### Material provided
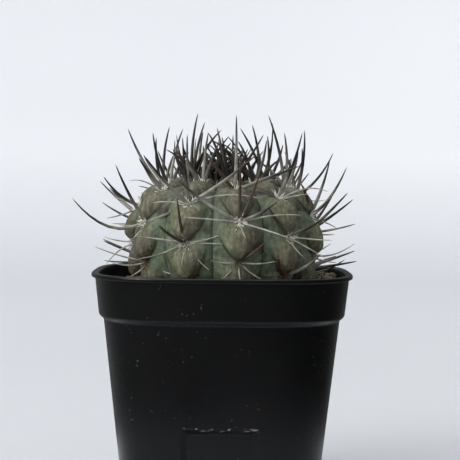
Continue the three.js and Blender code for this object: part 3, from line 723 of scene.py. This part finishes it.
# %% Tips of the front spines
FRONT_SPINES = {
    "0.0": [(-5.5, -5, 3, 0), (0.5, -5.5, 4, 0), (7.5, -5, 3, 0), (12.5, 1, 2, 0), (-9.5, 1, 2, 0),
            (8.5, 7.5, 7, 0)],
    "0.1": [(-19, 1.5, 3, 1), (-20.5, 14, 9, 0), (0, 19.5, 5, 0), (6.5, 16.5, 6, 0), (16.5, -5, 3, 1),
            (20.5, 2.5, 2, 2), (12.5, 7, 2, 0), (2, -5, 4, 0)],
    "0.2": [(0, 25, 2, 0), (-9, 10.5, 5, 0), (21.4, 8, 3, 0.8)],
    "0.3": [(11.7, 17.4, 0, -0.5), (-4.5, 19.8, -6, 0), (-7.4, 17.6, 2, 1.5), (2, 13, 4, 0)],
    "1.0": [(-9, 0.5, 2, 0), (6, 0.5, 3, 0)],
    "1.1": [(-16.5, 2.5, 3, 1), (-15.5, -5, 3, 0), (-1, -7.5, 4, 0), (8.5, -8.5, 4, 0), (15, 0, 3, 1),
            (18, 6, 3, 0), (-8.5, 6.5, 9, 0), (-2.5, 16, 8, -1.5)],
    "1.2": [(-14, 15, 8, 0), (23, 17, 9, 0), (-2.2, 22, 4, 0), (-0.7, 23, 2, 0), (25, 1.5, 3, 3),
            (-12, 0, 3, 1)],
    "1.3": [(1.8, 17.4, 0, 0), (5.5, 14, 3, 0), (-9, 11, 3, 1)],
    "1.4": [(-17, 13.4, 3, 1), (3, 16, 0, 0), (9, 10, 3, 1)],
    "2.0": [(-18.2, 5.6, 0, 0.3), (11.5, -3.5, 8, 0), (-5.5, -4.5, 1, 0), (-12.3, 0.3, 1, -0.5)],
    "2.1": [(-10, 20, 3, 0), (15.5, 6.5, 11, 1), (7, -5, 6, 0), (-9, -0.5, 0, 0), (-5, -6, 1, 0),
            (-24.5, 8.7, 4, -4.2)],
    "2.2": [(-12.4, 21, 1, 0), (-8.5, 11, 3, 0.5), (4.5, -4, 7, 0), (-12, 3, 0, 2)],
    "2.3": [(4, 21.6, 0, 0), (1.4, 25, -8, 0), (-7, 12, 3, 0.5)],
    "3.0": [(-10, -8.2, 1, 2.5), (-11, 2, 0, 0)],
    "3.1": [(-9.7, 2.8, 1, 1), (-12.8, 10.3, 2, -1), (-12, -4.5, 0, 0)],
    "3.2": [(4.7, 20.5, -2, 0), (-5.9, 19, 0, 0), (-9, 11, 2, 0), (7, 12, 3, 0.5)],
    "8.3": [(0.3, 17, 0, 0), (-9.5, 19.6, 0, 0), (6, 14, -2, 0), (9, 9, 0, 0)],
    "9.0": [(9, -2, 0, 0), (7, 5, 1, 0), (15.2, 4.9, 0, -1.2)],
    "9.1": [(12, 17.7, 1, -1.5), (8.8, -3.8, 1, 1), (-4.3, 11.6, 6, 2), (6, 6.5, 3, 0), (6, 19.7, 1, 0)],
    "9.2": [(-6.6, 25.4, 0, 0), (-0.7, 19.5, -5, 0), (4, 13, 1, 0), (-10, 9, 3, 1)],
    "10.0": [(13, 7.8, 0, -0.8), (-8, 1, 6, 0), (-2, 6.5, 6, 0)],
    "10.1": [(-7, 10, 8, 0.5), (12.5, 7, 4, 0), (15, -1, 2, 0.5), (5, -6.6, 4, 0), (13, -7.5, 1, 1)],
    "10.2": [(7.6, 22.2, 3, 0), (4, 13, 4, 0), (17, 2, 1, 3), (10.5, 1.5, 3, 0.6), (-15.5, 1, 6, 2)],
    "10.3": [(-5.9, 14.4, 2, 1), (4, 15, 1, 0), (8, 8, 4, 1)],
}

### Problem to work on
Write out the material from the first line to the last, exactly.

### Task answer
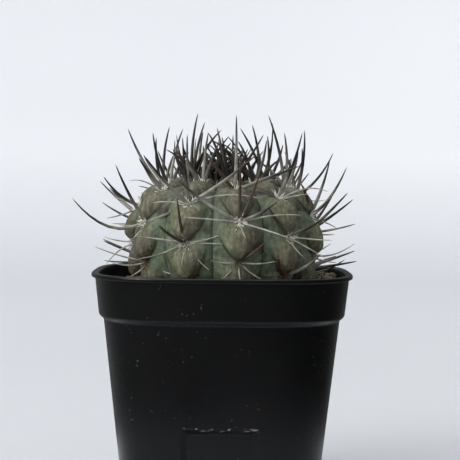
Continue the three.js and Blender code for this object: part 3, from line 723 of scene.py. This part finishes it.
# %% Tips of the front spines
FRONT_SPINES = {
    "0.0": [(-5.5, -5, 3, 0), (0.5, -5.5, 4, 0), (7.5, -5, 3, 0), (12.5, 1, 2, 0), (-9.5, 1, 2, 0),
            (8.5, 7.5, 7, 0)],
    "0.1": [(-19, 1.5, 3, 1), (-20.5, 14, 9, 0), (0, 19.5, 5, 0), (6.5, 16.5, 6, 0), (16.5, -5, 3, 1),
            (20.5, 2.5, 2, 2), (12.5, 7, 2, 0), (2, -5, 4, 0)],
    "0.2": [(0, 25, 2, 0), (-9, 10.5, 5, 0), (21.4, 8, 3, 0.8)],
    "0.3": [(11.7, 17.4, 0, -0.5), (-4.5, 19.8, -6, 0), (-7.4, 17.6, 2, 1.5), (2, 13, 4, 0)],
    "1.0": [(-9, 0.5, 2, 0), (6, 0.5, 3, 0)],
    "1.1": [(-16.5, 2.5, 3, 1), (-15.5, -5, 3, 0), (-1, -7.5, 4, 0), (8.5, -8.5, 4, 0), (15, 0, 3, 1),
            (18, 6, 3, 0), (-8.5, 6.5, 9, 0), (-2.5, 16, 8, -1.5)],
    "1.2": [(-14, 15, 8, 0), (23, 17, 9, 0), (-2.2, 22, 4, 0), (-0.7, 23, 2, 0), (25, 1.5, 3, 3),
            (-12, 0, 3, 1)],
    "1.3": [(1.8, 17.4, 0, 0), (5.5, 14, 3, 0), (-9, 11, 3, 1)],
    "1.4": [(-17, 13.4, 3, 1), (3, 16, 0, 0), (9, 10, 3, 1)],
    "2.0": [(-18.2, 5.6, 0, 0.3), (11.5, -3.5, 8, 0), (-5.5, -4.5, 1, 0), (-12.3, 0.3, 1, -0.5)],
    "2.1": [(-10, 20, 3, 0), (15.5, 6.5, 11, 1), (7, -5, 6, 0), (-9, -0.5, 0, 0), (-5, -6, 1, 0),
            (-24.5, 8.7, 4, -4.2)],
    "2.2": [(-12.4, 21, 1, 0), (-8.5, 11, 3, 0.5), (4.5, -4, 7, 0), (-12, 3, 0, 2)],
    "2.3": [(4, 21.6, 0, 0), (1.4, 25, -8, 0), (-7, 12, 3, 0.5)],
    "3.0": [(-10, -8.2, 1, 2.5), (-11, 2, 0, 0)],
    "3.1": [(-9.7, 2.8, 1, 1), (-12.8, 10.3, 2, -1), (-12, -4.5, 0, 0)],
    "3.2": [(4.7, 20.5, -2, 0), (-5.9, 19, 0, 0), (-9, 11, 2, 0), (7, 12, 3, 0.5)],
    "8.3": [(0.3, 17, 0, 0), (-9.5, 19.6, 0, 0), (6, 14, -2, 0), (9, 9, 0, 0)],
    "9.0": [(9, -2, 0, 0), (7, 5, 1, 0), (15.2, 4.9, 0, -1.2)],
    "9.1": [(12, 17.7, 1, -1.5), (8.8, -3.8, 1, 1), (-4.3, 11.6, 6, 2), (6, 6.5, 3, 0), (6, 19.7, 1, 0)],
    "9.2": [(-6.6, 25.4, 0, 0), (-0.7, 19.5, -5, 0), (4, 13, 1, 0), (-10, 9, 3, 1)],
    "10.0": [(13, 7.8, 0, -0.8), (-8, 1, 6, 0), (-2, 6.5, 6, 0)],
    "10.1": [(-7, 10, 8, 0.5), (12.5, 7, 4, 0), (15, -1, 2, 0.5), (5, -6.6, 4, 0), (13, -7.5, 1, 1)],
    "10.2": [(7.6, 22.2, 3, 0), (4, 13, 4, 0), (17, 2, 1, 3), (10.5, 1.5, 3, 0.6), (-15.5, 1, 6, 2)],
    "10.3": [(-5.9, 14.4, 2, 1), (4, 15, 1, 0), (8, 8, 4, 1)],
}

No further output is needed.